━━━ LISTED RECORDS ━━━

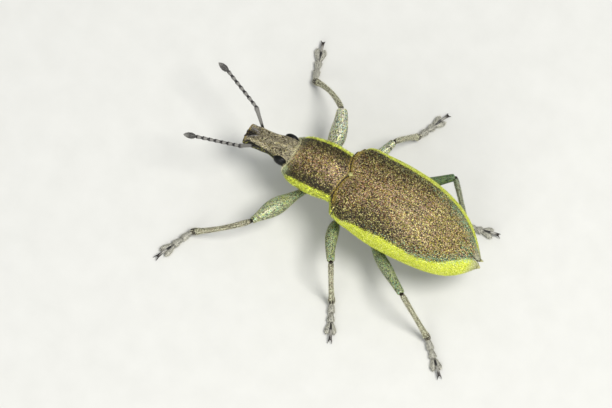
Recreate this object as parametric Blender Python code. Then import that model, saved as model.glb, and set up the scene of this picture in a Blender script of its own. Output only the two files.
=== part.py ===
"""Chlorophanus viridis, a short-nosed weevil with yellow sides, life size and standing.

Metres, +Z up. The head points to -Y and the beetle's left side is +X. The origin is on the floor
under the middle of the whole animal. Every place below is measured in millimetres back from the
scutellum (Y), out from the middle line (X) and up from the floor (Z), and the finished animal is
then moved over the origin.
"""

import math

import bmesh
import bpy
import numpy as np
from mathutils import Matrix, Vector

MM = 0.001

GAP = 0.08  # between the plates and segments, which only touch on the real beetle
WALL = 0.5  # thickness of a wing case, and the least thickness of a leg

# Each row is the outline of the hind body at one place: back from the scutellum, half width,
# height of the top, of the side edge where the wing case ends, and of the belly
HIND_BODY = (
    (-0.14, 1.42, 3.36, 2.84, 1.62),
    (0.00, 1.64, 3.46, 2.80, 1.50),
    (0.30, 1.79, 3.60, 2.74, 1.40),
    (1.00, 1.87, 3.79, 2.60, 1.28),
    (2.00, 1.94, 3.92, 2.47, 1.20),
    (3.00, 1.91, 3.86, 2.41, 1.18),
    (4.00, 1.78, 3.60, 2.31, 1.14),
    (4.90, 1.53, 3.10, 2.14, 1.20),
    (5.45, 1.24, 2.72, 1.98, 1.29),
    (5.90, 0.86, 2.38, 1.86, 1.42),
    (6.22, 0.50, 2.12, 1.80, 1.58),
    (6.40, 0.27, 1.99, 1.81, 1.70),
)
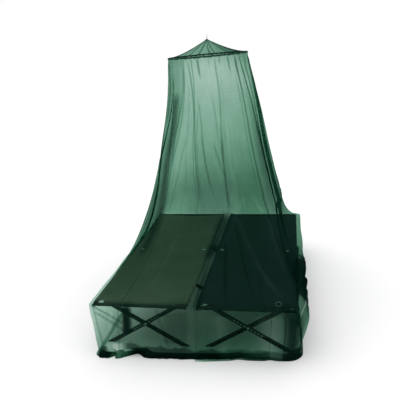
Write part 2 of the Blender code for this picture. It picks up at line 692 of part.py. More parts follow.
def add_hanging():
    """The loop on the apex, the wire hook that it hangs on, and the hook's ceiling plate."""
    x, y = HOOP_CENTRE.x, HOOP_CENTRE.y
    low = APEX_HEIGHT + GAP + LOOP_CORD
    half = LOOP_HEIGHT / 2
    turn = np.linspace(0.0, 2 * math.pi, LOOP_STEPS, endpoint=False)
    loop = np.stack(
        (np.full(LOOP_STEPS, x), y + LOOP_HALF_WIDTH * np.cos(turn), low + half + half * np.sin(turn)), axis=1
    )
    add_tube("hanging_loop", loop, LOOP_CORD, "net_band", cyclic=True)
    bend_low = low + LOOP_HEIGHT - LOOP_CORD - GAP - HOOK_WIRE
    centre = bend_low + HOOK_RADIUS
    turn = np.radians(np.linspace(*HOOK_SWEEP, HOOK_STEPS))
    bend = np.stack(
        (x + HOOK_RADIUS * np.cos(turn), np.full(HOOK_STEPS, y), centre + HOOK_RADIUS * np.sin(turn)), axis=1
    )
    top = centre + HOOK_RADIUS + HOOK_STEM
    wire = np.concatenate((bend, ((x, y, top),)))
    add_tube("ceiling_hook", wire, HOOK_WIRE, "bare_steel")
    profile = (
        (0.0, CEILING_PLATE),
        (CEILING_PLATE_RADIUS, CEILING_PLATE),
        (CEILING_PLATE_RADIUS, 0.0),
        (0.0, 0.0),
    )
    plate = add_turned("ceiling_plate", profile, "bare_steel", 24)
    plate.location = (x, y, top + GAP)


def main():
    """Build the canopy and the two cots."""
    clear_scene()
    new_collection("mosquito_net_canopy")
    cutters = new_collection("cutters")
    add_cot(-1, "left_cot", "canvas_olive", cutters)
    add_cot(1, "right_cot", "canvas_dark", cutters)
    add_strap_ring("right_cot_ring", *RING_PLACE)
    for panel in PANELS:
        add_skirt_panel(panel)
    for number, first in enumerate(ROOF_SEAMS):
        last = ROOF_SEAMS[number + 1] if number + 1 < len(ROOF_SEAMS) else ROOF_SEAMS[0] + 360.0
        add_gore(f"roof_gore_{number + 1}", first, last)
    add_hoop()
    add_sleeve()
    add_tie()
    add_apex()
    add_hanging()


main()
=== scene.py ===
"""The looks of a mosquito net canopy over two folding camp cots.

The script is laid out as a Blender add-on that isn't installed. Property groups hold the sizes and colours,
one operator makes each piece or group of like pieces, and a panel in the 3D view's sidebar lists them.

Metres, +Z up, -Y the foot end. An azimuth is in degrees round the net: 0 at the foot end, 90 on the right.
"""

import math
from collections import namedtuple

import bpy
import numpy as np
from mathutils import Matrix, Vector


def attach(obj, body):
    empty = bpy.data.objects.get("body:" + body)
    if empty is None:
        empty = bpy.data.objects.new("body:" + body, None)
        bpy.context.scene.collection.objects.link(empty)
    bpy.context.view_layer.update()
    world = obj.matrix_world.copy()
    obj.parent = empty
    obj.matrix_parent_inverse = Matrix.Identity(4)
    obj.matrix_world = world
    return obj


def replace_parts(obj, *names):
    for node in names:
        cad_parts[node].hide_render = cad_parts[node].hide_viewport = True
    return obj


bl_info = {
    "name": "Mosquito net canopy",
    "version": (1, 0, 0),
    "blender": (4, 5, 0),
    "location": "View3D > Sidebar > Canopy",
    "description": "Makes the sheer net, its hoop band, the canvases and the finishes of the canopy",
    "category": "Object",
}

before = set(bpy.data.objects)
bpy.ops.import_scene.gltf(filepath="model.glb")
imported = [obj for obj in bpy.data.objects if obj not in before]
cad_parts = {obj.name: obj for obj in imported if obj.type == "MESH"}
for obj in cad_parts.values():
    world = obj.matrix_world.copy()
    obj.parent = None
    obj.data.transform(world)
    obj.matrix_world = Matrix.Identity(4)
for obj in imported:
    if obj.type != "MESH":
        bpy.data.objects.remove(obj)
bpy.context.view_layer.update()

# ---------------------------------------------------------------- the skirt's tables

# One section of the skirt: where its four sides are, how round its corners are, and how deep its folds are.
# Slant is how much further back it lies for each metre to the right.
Section = namedtuple("Section", "height left right front back corner folds wander slant")

HANG = (
    Section(1.9155, -0.254, 0.334, -0.294, 0.294, 0.294, 0.000, 0.000, 0.000),
    Section(1.840, -0.252, 0.341, -0.293, 0.312, 0.290, 0.006, 0.000, 0.000),
    Section(1.722, -0.251, 0.363, -0.296, 0.352, 0.285, 0.010, 0.000, 0.000),
    Section(1.600, -0.262, 0.385, -0.314, 0.392, 0.280, 0.012, 0.000, 0.000),
    Section(1.478, -0.281, 0.407, -0.338, 0.431, 0.275, 0.014, 0.000, 0.000),
    Section(1.350, -0.306, 0.426, -0.376, 0.478, 0.270, 0.015, 0.000, 0.000),
    Section(1.219, -0.334, 0.448, -0.417, 0.527, 0.260, 0.016, 0.000, 0.000),
    Section(1.090, -0.357, 0.473, -0.452, 0.579, 0.250, 0.017, 0.000, 0.000),
    Section(0.960, -0.381, 0.499, -0.488, 0.631, 0.235, 0.018, 0.000, 0.000),
    Section(0.838, -0.411, 0.528, -0.532, 0.680, 0.215, 0.018, 0.000, 0.000),
    Section(0.716, -0.449, 0.546, -0.588, 0.729, 0.185, 0.017, 0.000, 0.000),
    Section(0.620, -0.490, 0.563, -0.650, 0.768, 0.155, 0.015, 0.000, 0.000),
    Section(0.532, -0.545, 0.586, -0.730, 0.812, 0.120, 0.012, 0.000, 0.000),
    Section(0.448, -0.608, 0.622, -0.828, 0.872, 0.080, 0.008, 0.000, 0.000),
    Section(0.387, -0.664, 0.668, -0.926, 0.934, 0.045, 0.002, 0.000, 0.000),
    Section(0.370, -0.6965, 0.698, -0.9675, 0.969, 0.030, 0.002, 0.000, 0.000),
    Section(0.345, -0.707, 0.738, -0.984, 0.990, 0.050, 0.006, 0.002, 0.000),
    Section(0.230, -0.708, 0.726, -0.984, 0.990, 0.085, 0.010, 0.004, 0.020),
    Section(0.100, -0.694, 0.694, -0.978, 0.984, 0.095, 0.012, 0.006, 0.055),
    Section(0.022, -0.684, 0.688, -0.970, 0.980, 0.095, 0.010, 0.008, 0.085),
)
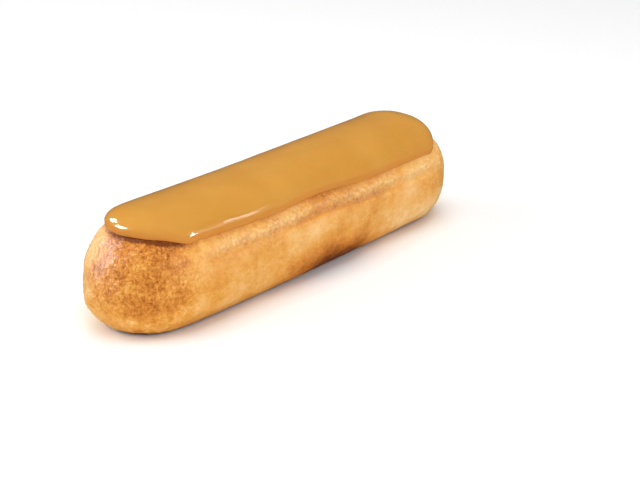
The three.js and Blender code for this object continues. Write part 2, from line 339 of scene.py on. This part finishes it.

━━━

#### PROBLEM STATEMENT
Write out, exactly as they stand, the lines from the one containing "plate.location = (x, y, top + GAP)" through the one containing "obj.matrix_parent_inverse = Matrix.Identity(4)", both ends included.

#### EXERCISE RESULT
    plate.location = (x, y, top + GAP)


def main():
    """Build the canopy and the two cots."""
    clear_scene()
    new_collection("mosquito_net_canopy")
    cutters = new_collection("cutters")
    add_cot(-1, "left_cot", "canvas_olive", cutters)
    add_cot(1, "right_cot", "canvas_dark", cutters)
    add_strap_ring("right_cot_ring", *RING_PLACE)
    for panel in PANELS:
        add_skirt_panel(panel)
    for number, first in enumerate(ROOF_SEAMS):
        last = ROOF_SEAMS[number + 1] if number + 1 < len(ROOF_SEAMS) else ROOF_SEAMS[0] + 360.0
        add_gore(f"roof_gore_{number + 1}", first, last)
    add_hoop()
    add_sleeve()
    add_tie()
    add_apex()
    add_hanging()


main()
=== scene.py ===
"""The looks of a mosquito net canopy over two folding camp cots.

The script is laid out as a Blender add-on that isn't installed. Property groups hold the sizes and colours,
one operator makes each piece or group of like pieces, and a panel in the 3D view's sidebar lists them.

Metres, +Z up, -Y the foot end. An azimuth is in degrees round the net: 0 at the foot end, 90 on the right.
"""

import math
from collections import namedtuple

import bpy
import numpy as np
from mathutils import Matrix, Vector


def attach(obj, body):
    empty = bpy.data.objects.get("body:" + body)
    if empty is None:
        empty = bpy.data.objects.new("body:" + body, None)
        bpy.context.scene.collection.objects.link(empty)
    bpy.context.view_layer.update()
    world = obj.matrix_world.copy()
    obj.parent = empty
    obj.matrix_parent_inverse = Matrix.Identity(4)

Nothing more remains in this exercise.